Lechbruck (taz) – Vor vierzig Jahren begannen 21 Verrückte – wie die Münchner Abendzeitung damals schrieb – im bayrischen Reit im Winkel mit dem Camping über Weihnachten und Silvester hinweg: freiwillig und nicht im Rahmen eines Überlebenstrainings.

Hella und Günter Bauer aus Köln sind schon seit 25 Jahren mit von der Partie. „Das erste Jahr, wo wir hier waren, war auch der kälteste Winter, den wir erlebt haben. Wir hatten minus 28, 29 Grad. Das war im Winter 70/71“, erzählt Hella Bauer. Damals verhängte das Ehepaar die Scheiben seines alten Caravans mit Teppichen, „damit die Eiszapfen innen nicht zu lang wurden“.

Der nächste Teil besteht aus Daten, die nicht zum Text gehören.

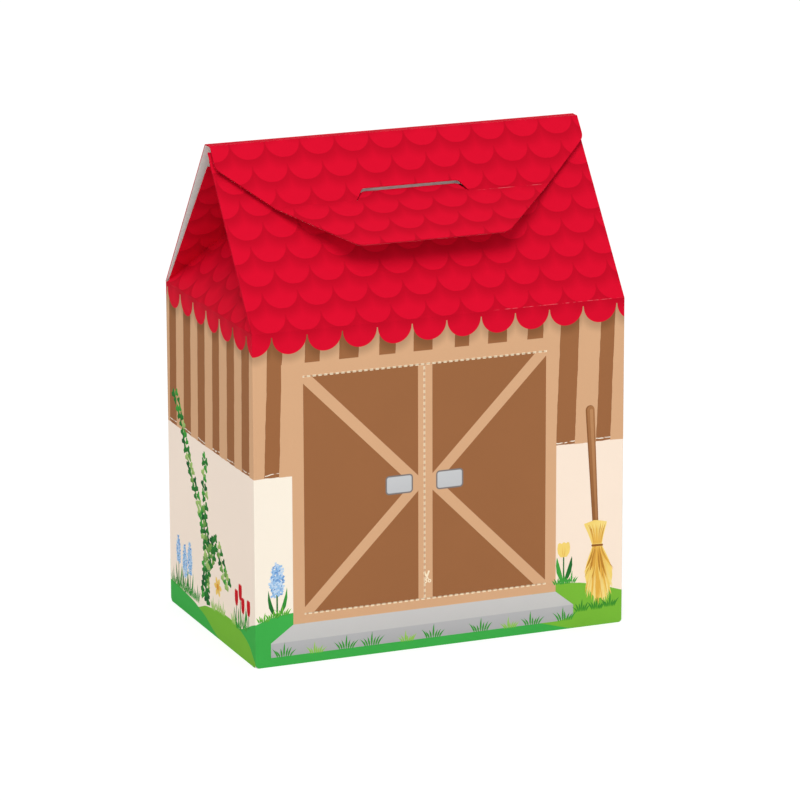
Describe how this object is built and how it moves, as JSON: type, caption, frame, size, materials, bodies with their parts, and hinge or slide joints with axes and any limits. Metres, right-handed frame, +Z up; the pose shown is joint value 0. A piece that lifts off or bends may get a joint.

Für die Bauers ist das Wintercamping seither zur Leidenschaft geworden, auch wenn den bescheidenen Caravan aus den Siebzigern inzwischen ein komfortabler Wohnwagen mit Doppelverglasung und thermostatgesteuerter Heizung ersetzt hat.

In Lechbruck im Allgäu trafen sich die Wintercamper jetzt wieder mit über tausend Leidensgenossen – zur vierzigsten „Winterrallye“ des Deutschen Camping Clubs (DCC). Aus Deutschland, Holland, Frankreich, Italien, Belgien und Luxemburg kommen die Wintercamper alljährlich ins Allgäu, trotzen jedem Wetter und wissen sich auch bei Regen zu helfen. „Dann tun wir einen schlümpfen, haben wir heute vormittag auch schon getan“, sagt die quirlige Kölnerin. Hilmar, der hintersinnige Nachbar aus Bremen, verkündet, Wintercamping sei der Beitrag der „Nordlichter“ zur Völkerverständigung mit den Bayern. Jürgen aus Rosenheim meint, so ganz ohne seien diese Herrschaften von jenseits der Main-Linie ja auch nicht. „Bloß a Weißbier trinkens koans!“ Dafür scheut er nicht vor einem gelegentlichen Schluck aus der Kölsch-Flasche zurück.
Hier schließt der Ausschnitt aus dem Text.